| The request |
Locate each line of the material that contains "scene", then return it.

------------------------------------------------------------

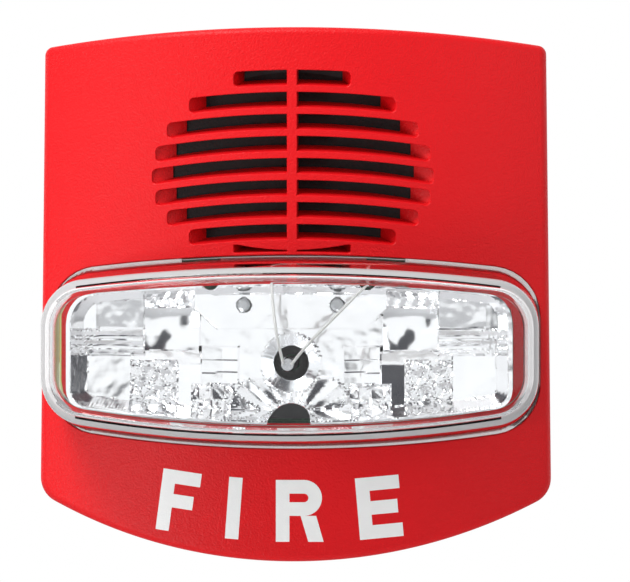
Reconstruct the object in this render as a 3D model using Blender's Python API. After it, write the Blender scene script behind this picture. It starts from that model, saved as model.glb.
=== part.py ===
"""Wall-mounted horn strobe: a red moulded cover over a piezo horn and a clear-lensed flash unit.

The device hangs on a wall, with the wall face in the plane y = 0. +X is to the right as seen
from the room, the front looks along -Y and +Z is up. "Depth" is the distance off the wall, so a
point at depth d has y = -d. The origin is in the middle of the wall face.
"""
import math
from collections import namedtuple

import bmesh
import bpy
from mathutils import Vector

MM = 0.001

# Front cover.
COVER_HEIGHT = 130 * MM
COVER_WIDTH = 127 * MM
COVER_TOP_TAPER = 2.5 * MM
FACE_DEPTH = 36 * MM
SIDE_DEPTH = 20 * MM
TOP_EDGE_RISE = 3.8 * MM
BOTTOM_EDGE_RISE = 15.6 * MM
TOP_CORNER_RADIUS = 2.2 * MM
BOTTOM_CORNER_RADIUS = 6.5 * MM
FACE_EDGE_RADIUS = 1.6 * MM
COVER_WALL = 2.2 * MM
COVER_BACK_DEPTH = 0.5 * MM

# Sound grille.
GRILLE_ROWS = 9
SLOT_PITCH = 5.355 * MM
SLOT_HEIGHT = 3.6 * MM
SLOT_ARCH_RADIUS = 230 * MM
GRILLE_HALF_WIDTH = 34.4 * MM
GRILLE_TOP_MARGIN = 10.57 * MM
GRILLE_OVAL_MARGIN = 0.3 * MM
CENTRE_BAR_WIDTH = 2.5 * MM
GRILLE_BODY_LIP = 0.9 * MM
GRILLE_BODY_BORDER = 1.5 * MM
LOUVRE_SLOPE = math.tan(math.radians(13.5))
LOWEST_RIB = 0.8 * MM

# Lens and its seal.
LENS_HEIGHT = 47.2 * MM
LENS_OVERLAP = 2.01 * MM
LENS_SIDE_MARGIN = 2.9 * MM
LENS_TOP_RISE = 4.1 * MM
LENS_BOTTOM_RISE = 4.8 * MM
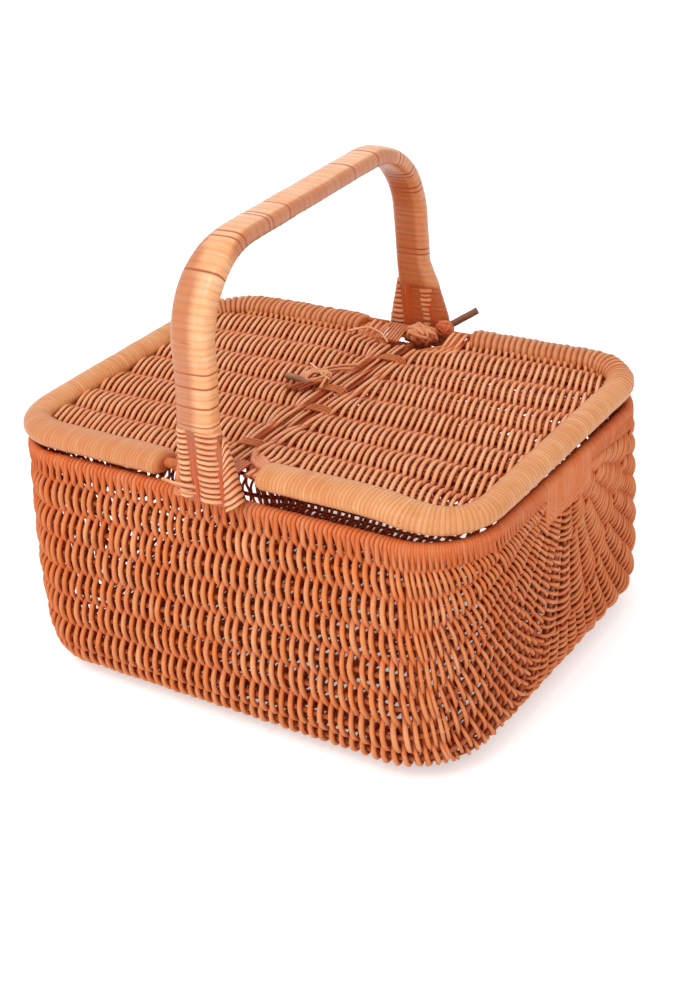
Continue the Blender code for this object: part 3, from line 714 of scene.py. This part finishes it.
# Lid flaps
lid = dict(
    borderWidth=0.027, shortWidth=0.0205, backWidth=0.0220, borderMiddle=0.1898,
    bow=0.008, bowRun=0.085, backLift=dict(left=0.0022, right=0.0042), hingeStraight=0.104, panelStart=0.0198,
    panelCut=1.4, weaverPitch=0.00275, weaverRadius=0.00160, firstWeaver=0.0100, lastWeaver=0.1815, swing=0.0030,
    ribCount=7, ribRadius=0.0020, ribAside=0.0044, ribStart=0.0115, ribLevel=0.1870,
    # The rows wander by two waves: size, rate and shift from row to row. A strand's shade has a
    # middle, a reach on its waves and a lowest value, on the flaps and on the bar.
    rowWander=((0.0024, 27, 1.7), (0.0013, 71, 2.9)), flapShade=(0.50, 0.70, -0.30), barShade=(0.42, 0.60, -0.2),
    # How much single strands differ, and the painted light that makes the right flap paler
    jitter=0.00022, levelSpread=0.0001, tintSpread=(0.18, 0.15), rightFlapPaintedLight=0.10, thickSpread=(0.93, 1.05),
    roundness=0.7, overFrame=0.0021, frameEnd=0.0155, frameRun=0.0045, tuck=0.004, cross=0.0055, seed=31,
    # Beside the feet the strands run on over the notches: where that starts and how far they
    # reach, for the left and the right flap. At the back they rise a little.
    overBack=((0.0290, 0.0470, 0.1335), (0.0300, 0.0470, 0.1335)),
    overFront=((0.0205, 0.0425, 0.1300), (0.0215, 0.0372, 0.1300)), notchRise=0.0065, notchEnd=0.048,
    notchRod=(0.1338, 0.1952),
)


def lidLift(side, x, y):
    x, y = np.abs(x), np.asarray(y, float)
    back = lid["backLift"]["left" if side < 0 else "right"] * rising(y, -0.02, 0.14)
    back = back * rising(x, 0.012, 0.05)
    if side < 0:
        return back
    away = body["halfLength"] - lid["borderWidth"] / 2 - x
    along = np.sin(smoothStep(away / lid["bowRun"]) * math.pi / 2)
    return back + lid["bow"] * along * smoothStep(-y / (body["halfDepth"] - lid["borderWidth"] / 2))


def borderPath(side, frontEnd, backEnd):
    inset = lid["borderWidth"] / 2
    radius, run = body["rimCorner"] - inset, body["halfDepth"] - inset
    x, y = body["halfLength"] - body["rimCorner"], body["halfDepth"] - body["rimCorner"]
    turn = np.linspace(-math.pi / 2, 0, 24)
    line = np.concatenate([
        columns(np.linspace(frontEnd, x, 30), -run)[:-1],
        columns(x + radius * np.cos(turn), -y + radius * np.sin(turn)),
        columns(x + radius * np.cos(turn + math.pi / 2), y + radius * np.sin(turn + math.pi / 2)),
        columns(np.linspace(x, backEnd, 30), run)[1:]])
    x, y = line[:, 0] * side, line[:, 1]
    return evenly(columns(x, y, lid["borderMiddle"] + lidLift(side, x, y)), 500)


def panelReach(x, width):
    # How far the panel reaches along y at a place x, towards a long border of the given width
    wide, deep = body["rimCorner"] - lid["shortWidth"], body["rimCorner"] - width
    past = np.clip((x - (body["halfLength"] - body["rimCorner"])) / wide, 0, 1)
    outer = body["halfDepth"] - body["rimCorner"] + deep * np.sqrt(1 - past * past)
    inner = lid["hingeStraight"] + np.maximum(x - lid["panelStart"], 0) / lid["panelCut"]
    return np.minimum(outer + lid["tuck"], inner)


def weaveLevel(x):
    # Near the hinge the weavers lie on the frame rod and wave less
    near = 1 - rising(np.abs(x), lid["frameEnd"], lid["frameRun"])
    return lid["ribLevel"] + lid["overFrame"] * near, lid["swing"] * mix(1, 0.42, near)


lidSpan = body["halfDepth"] - lid["borderWidth"]
rowStep = 2 * lidSpan / lid["ribCount"]
rowPlaces = rowStep * (np.arange(lid["ribCount"]) + 0.5) - lidSpan
# How boldly the strands wave over each row, the same on both flaps and on the bar
rowBold = np.random.default_rng(lid["seed"]).uniform(0.80, 1.10, lid["ribCount"] + 3)


def rowBend(number, x):
    # Rows wander alike on both flaps and on the strands over the bar, so they run through
    return sum(size * np.sin(x * rate + number * shift) for size, rate, shift in lid["rowWander"])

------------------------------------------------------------

| Output for this task |
Reconstruct the object in this render as a 3D model using Blender's Python API. After it, write the Blender scene script behind this picture. It starts from that model, saved as model.glb.
Continue the Blender code for this object: part 3, from line 714 of scene.py. This part finishes it.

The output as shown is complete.